Exercise instructions – Repeat every record below exactly as it appears.

Exercise materials –

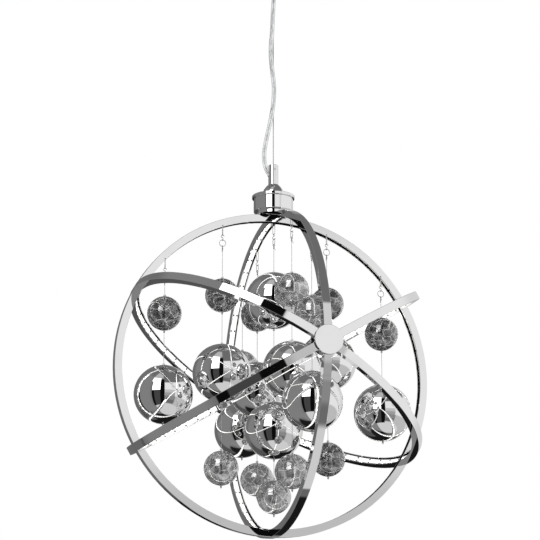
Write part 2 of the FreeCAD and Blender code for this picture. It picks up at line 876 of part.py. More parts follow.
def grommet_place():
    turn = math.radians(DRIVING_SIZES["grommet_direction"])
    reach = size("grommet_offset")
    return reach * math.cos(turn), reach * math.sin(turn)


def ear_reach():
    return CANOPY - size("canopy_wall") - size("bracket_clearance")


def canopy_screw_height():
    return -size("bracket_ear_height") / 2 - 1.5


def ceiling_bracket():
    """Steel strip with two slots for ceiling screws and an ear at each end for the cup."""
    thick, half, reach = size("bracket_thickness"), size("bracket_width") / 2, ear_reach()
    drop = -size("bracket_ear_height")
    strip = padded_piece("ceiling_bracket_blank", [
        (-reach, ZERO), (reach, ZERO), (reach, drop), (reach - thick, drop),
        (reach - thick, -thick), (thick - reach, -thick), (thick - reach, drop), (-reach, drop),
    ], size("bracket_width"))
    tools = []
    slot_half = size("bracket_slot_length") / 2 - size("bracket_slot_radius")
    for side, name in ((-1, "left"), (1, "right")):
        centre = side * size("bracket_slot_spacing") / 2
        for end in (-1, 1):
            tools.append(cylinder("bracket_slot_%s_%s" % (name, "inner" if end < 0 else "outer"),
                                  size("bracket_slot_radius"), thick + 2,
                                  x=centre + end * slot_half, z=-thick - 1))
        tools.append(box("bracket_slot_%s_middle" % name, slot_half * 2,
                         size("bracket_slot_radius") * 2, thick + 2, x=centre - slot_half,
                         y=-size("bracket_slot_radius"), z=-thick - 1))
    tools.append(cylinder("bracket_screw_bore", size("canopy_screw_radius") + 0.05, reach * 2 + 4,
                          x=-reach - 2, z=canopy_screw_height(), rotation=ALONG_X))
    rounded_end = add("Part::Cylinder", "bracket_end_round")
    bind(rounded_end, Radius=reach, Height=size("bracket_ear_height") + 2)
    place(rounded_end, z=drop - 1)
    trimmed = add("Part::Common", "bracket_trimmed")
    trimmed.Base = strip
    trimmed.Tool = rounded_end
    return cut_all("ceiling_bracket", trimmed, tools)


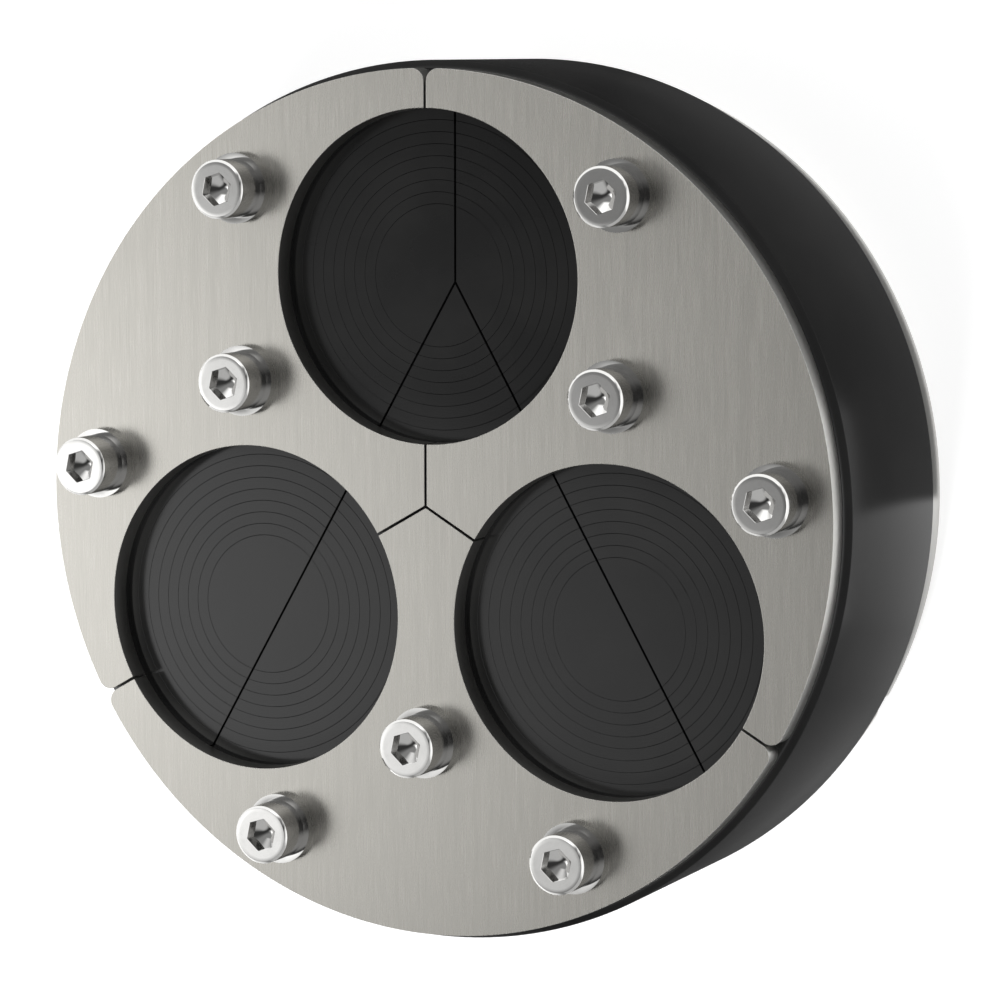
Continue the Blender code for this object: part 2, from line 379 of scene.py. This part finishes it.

Response –
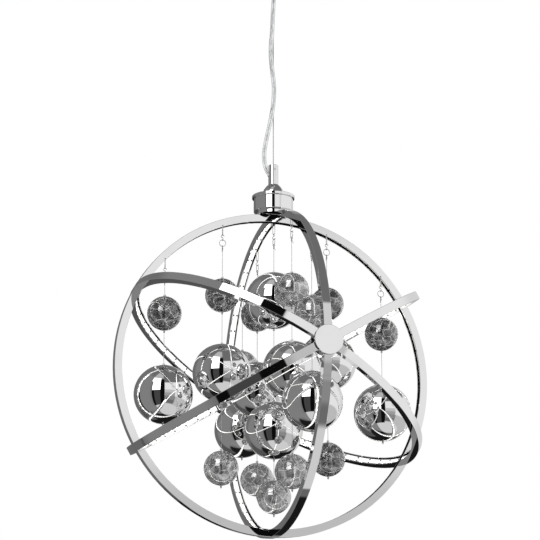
Write part 2 of the FreeCAD and Blender code for this picture. It picks up at line 876 of part.py. More parts follow.
def grommet_place():
    turn = math.radians(DRIVING_SIZES["grommet_direction"])
    reach = size("grommet_offset")
    return reach * math.cos(turn), reach * math.sin(turn)


def ear_reach():
    return CANOPY - size("canopy_wall") - size("bracket_clearance")


def canopy_screw_height():
    return -size("bracket_ear_height") / 2 - 1.5


def ceiling_bracket():
    """Steel strip with two slots for ceiling screws and an ear at each end for the cup."""
    thick, half, reach = size("bracket_thickness"), size("bracket_width") / 2, ear_reach()
    drop = -size("bracket_ear_height")
    strip = padded_piece("ceiling_bracket_blank", [
        (-reach, ZERO), (reach, ZERO), (reach, drop), (reach - thick, drop),
        (reach - thick, -thick), (thick - reach, -thick), (thick - reach, drop), (-reach, drop),
    ], size("bracket_width"))
    tools = []
    slot_half = size("bracket_slot_length") / 2 - size("bracket_slot_radius")
    for side, name in ((-1, "left"), (1, "right")):
        centre = side * size("bracket_slot_spacing") / 2
        for end in (-1, 1):
            tools.append(cylinder("bracket_slot_%s_%s" % (name, "inner" if end < 0 else "outer"),
                                  size("bracket_slot_radius"), thick + 2,
                                  x=centre + end * slot_half, z=-thick - 1))
        tools.append(box("bracket_slot_%s_middle" % name, slot_half * 2,
                         size("bracket_slot_radius") * 2, thick + 2, x=centre - slot_half,
                         y=-size("bracket_slot_radius"), z=-thick - 1))
    tools.append(cylinder("bracket_screw_bore", size("canopy_screw_radius") + 0.05, reach * 2 + 4,
                          x=-reach - 2, z=canopy_screw_height(), rotation=ALONG_X))
    rounded_end = add("Part::Cylinder", "bracket_end_round")
    bind(rounded_end, Radius=reach, Height=size("bracket_ear_height") + 2)
    place(rounded_end, z=drop - 1)
    trimmed = add("Part::Common", "bracket_trimmed")
    trimmed.Base = strip
    trimmed.Tool = rounded_end
    return cut_all("ceiling_bracket", trimmed, tools)


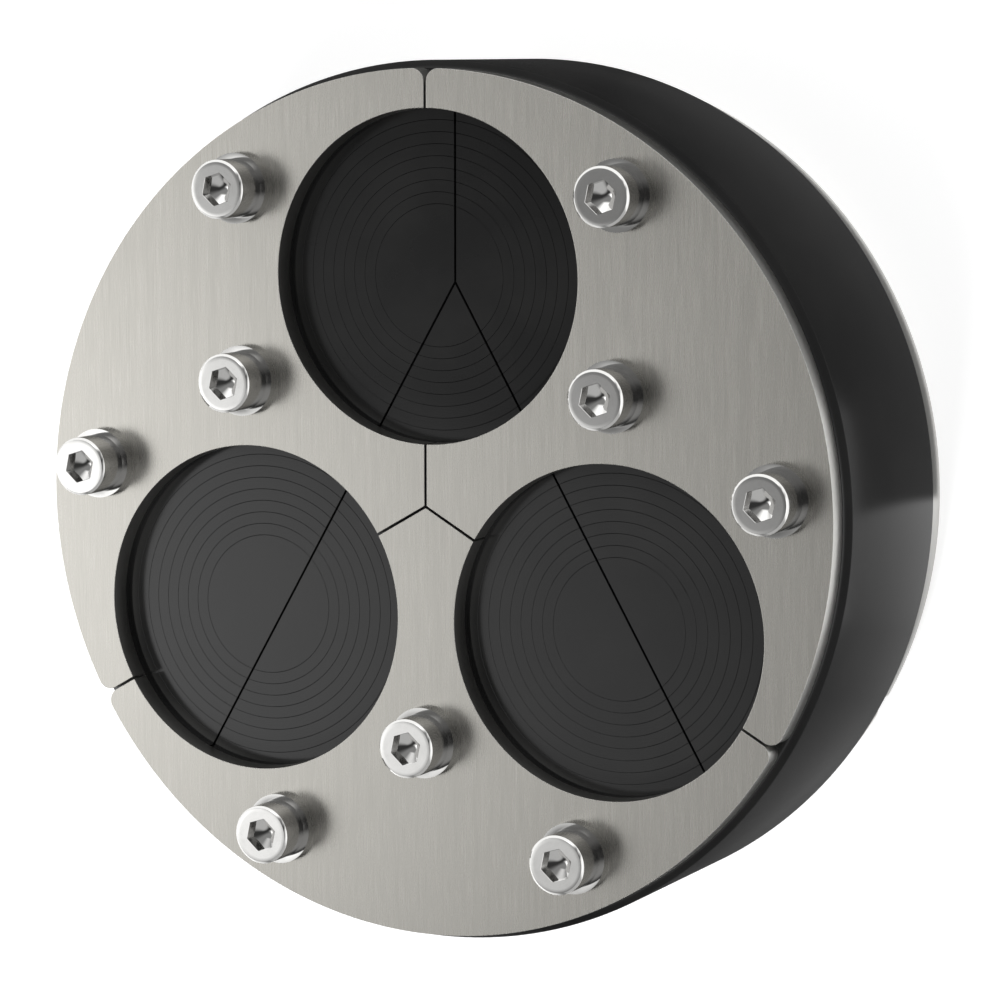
Continue the Blender code for this object: part 2, from line 379 of scene.py. This part finishes it.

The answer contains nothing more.